Frequently Asked Questions

Multi-jurisdiction structuring is the practice of creating a network of related companies across multiple countries, each serving a specific purpose -- IP holding, operations, treasury, or market access. Done properly, it optimizes tax efficiency, protects assets, and provides flexibility.
An IP holding company owns intellectual property and licenses it to operating subsidiaries for royalty payments. By locating it in a jurisdiction with favorable IP tax treatment (like Singapore or Netherlands), the royalty income can be taxed at preferential rates.

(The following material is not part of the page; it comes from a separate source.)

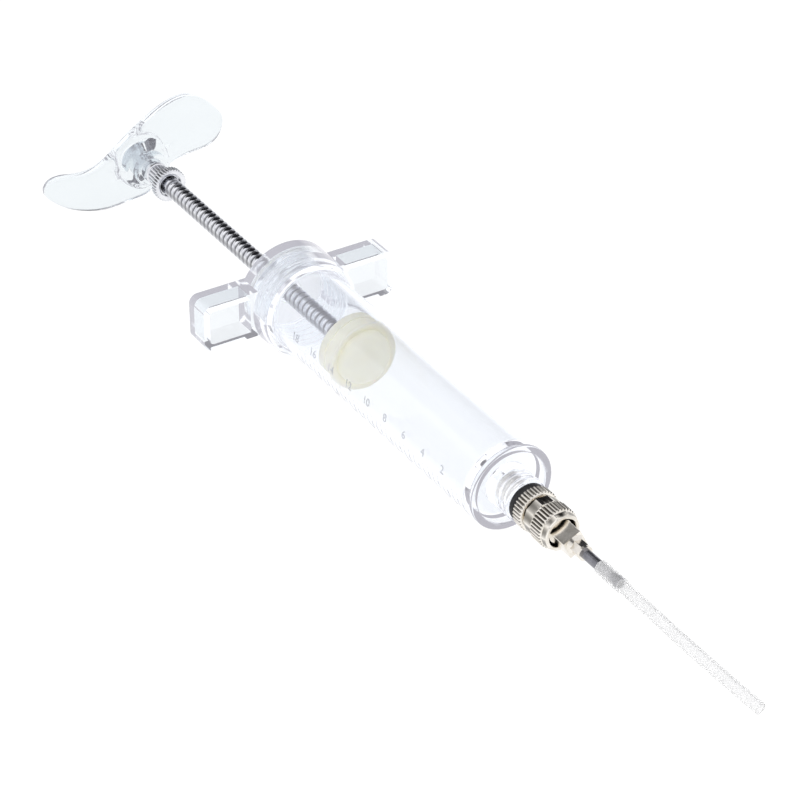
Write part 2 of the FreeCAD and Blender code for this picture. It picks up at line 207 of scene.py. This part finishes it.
barrelPlastic = clearPlastic(
    "barrelPlastic", face=(0.83, 0.85, 0.865), edge=(0.82, 0.81, 0.86), rough=(0.02, 0.05), ripple=0.02,
    glow=0.08)
capPlastic = clearPlastic(
    "capPlastic", face=(0.72, 0.75, 0.76), edge=(0.78, 0.77, 0.81), rough=(0.03, 0.07), ripple=0.03,
    glow=0.1)
handlePlastic = clearPlastic(
    "handlePlastic", face=(0.72, 0.76, 0.77), edge=(0.5, 0.5, 0.6), rough=(0.03, 0.06), ripple=0.04,
    glow=0.07)
markPlastic = clearPlastic(
    "markPlastic", face=(0.5, 0.52, 0.54), edge=(0.5, 0.5, 0.55), rough=(0.2, 0.35), ripple=0.05,
    glow=0.08)
# each plating's last colour is painted shade in its thread, knurl and flute roots
chrome = plating(
    "chrome", bright=(0.84, 0.85, 0.88), dull=(0.72, 0.73, 0.77), rough=(0.07, 0.16), grain=0.02,
    paintedShadeColour=(0.07, 0.07, 0.08))
nickel = plating(
    "nickel", bright=(0.92, 0.88, 0.82), dull=(0.78, 0.74, 0.67), rough=(0.12, 0.22), grain=0.03,
    paintedShadeColour=(0.05, 0.045, 0.035))
steel = plating(
    "steel", bright=(0.3, 0.3, 0.33), dull=(0.2, 0.2, 0.22), rough=(0.22, 0.36), grain=0.05,
    paintedShadeColour=(0.05, 0.05, 0.05))
pistonRubber = softRubber(
    "pistonRubber", light=(0.95, 0.93, 0.8), dark=(0.92, 0.89, 0.74), rough=(0.3, 0.42), transmission=0.15,
    subsurface=0.4, glow=0.13)
pistonPlastic = softRubber(
    "pistonPlastic", light=(0.94, 0.93, 0.82), dark=(0.9, 0.88, 0.75), rough=(0.3, 0.45), transmission=0.3,
    subsurface=0.3, glow=0.13)
gasketRubber = softRubber(
    "gasketRubber", light=(0.012, 0.012, 0.013), dark=(0.007, 0.007, 0.008), rough=(0.35, 0.5),
    transmission=0.0, subsurface=0.0)
washerRubber = softRubber(
    "washerRubber", light=(0.93, 0.93, 0.94), dark=(0.9, 0.9, 0.91), rough=(0.3, 0.4), transmission=0.8,
    subsurface=0.1, glow=0.14)
tubeRubber = softRubber(
    "tubeRubber", light=(0.93, 0.93, 0.93), dark=(0.91, 0.91, 0.91), rough=(0.24, 0.32), transmission=0.74,
    subsurface=0.0, glow=0.08)
print("materials made")


def finishMesh(name, mesh, material, sharp=38.0):
    mesh.validate()
    for polygon in mesh.polygons:
        polygon.use_smooth = True
    mesh.set_sharp_from_angle(angle=math.radians(sharp))
    piece = bpy.data.objects.new(name, mesh)
    bpy.context.collection.objects.link(piece)
    mesh.materials.append(material)
    return piece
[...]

Most international entrepreneurs need 2-3 jurisdictions. A typical structure includes a holding company, an operating company, and a personal tax residency jurisdiction. Four or more are usually only necessary for complex operations with multiple regional markets.
Transfer pricing refers to the prices charged between related entities in different jurisdictions. Tax authorities require these to be at "arm's length" -- reflecting what unrelated parties would charge. Non-compliance can result in double taxation and penalties.
Yes. It is legal and practiced by virtually every multinational corporation. The requirements are genuine economic substance, arm's length transfer pricing, local compliance, and transparent reporting. Structures without genuine business purpose face regulatory scrutiny.